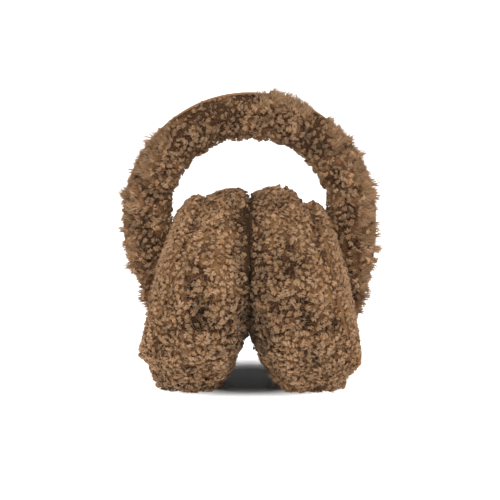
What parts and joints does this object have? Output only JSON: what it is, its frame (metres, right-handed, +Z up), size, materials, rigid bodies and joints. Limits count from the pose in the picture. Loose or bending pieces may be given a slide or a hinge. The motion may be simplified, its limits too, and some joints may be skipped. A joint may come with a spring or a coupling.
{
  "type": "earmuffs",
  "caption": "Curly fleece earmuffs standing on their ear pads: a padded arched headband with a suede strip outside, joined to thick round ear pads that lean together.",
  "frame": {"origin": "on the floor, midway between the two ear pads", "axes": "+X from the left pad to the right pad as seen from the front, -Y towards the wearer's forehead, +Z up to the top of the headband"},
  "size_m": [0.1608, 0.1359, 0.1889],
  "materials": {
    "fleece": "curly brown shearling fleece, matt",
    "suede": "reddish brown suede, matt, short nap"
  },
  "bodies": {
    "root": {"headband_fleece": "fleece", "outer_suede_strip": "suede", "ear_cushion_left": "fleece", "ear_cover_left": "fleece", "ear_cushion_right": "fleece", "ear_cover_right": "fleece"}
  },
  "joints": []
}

========================================================================

→ Work to complete:
Write out the material from the first line to the last, exactly.

→ Solution for this task:
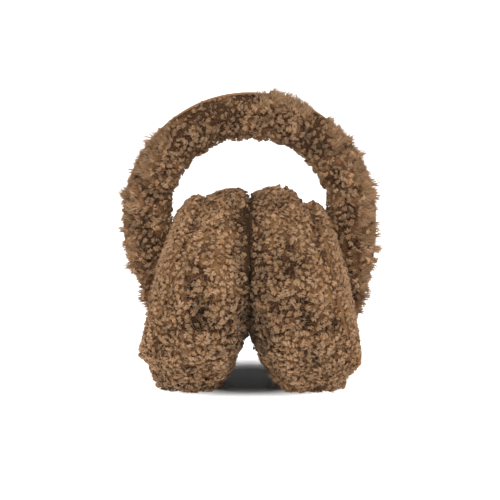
What parts and joints does this object have? Output only JSON: what it is, its frame (metres, right-handed, +Z up), size, materials, rigid bodies and joints. Limits count from the pose in the picture. Loose or bending pieces may be given a slide or a hinge. The motion may be simplified, its limits too, and some joints may be skipped. A joint may come with a spring or a coupling.
{
  "type": "earmuffs",
  "caption": "Curly fleece earmuffs standing on their ear pads: a padded arched headband with a suede strip outside, joined to thick round ear pads that lean together.",
  "frame": {"origin": "on the floor, midway between the two ear pads", "axes": "+X from the left pad to the right pad as seen from the front, -Y towards the wearer's forehead, +Z up to the top of the headband"},
  "size_m": [0.1608, 0.1359, 0.1889],
  "materials": {
    "fleece": "curly brown shearling fleece, matt",
    "suede": "reddish brown suede, matt, short nap"
  },
  "bodies": {
    "root": {"headband_fleece": "fleece", "outer_suede_strip": "suede", "ear_cushion_left": "fleece", "ear_cover_left": "fleece", "ear_cushion_right": "fleece", "ear_cover_right": "fleece"}
  },
  "joints": []
}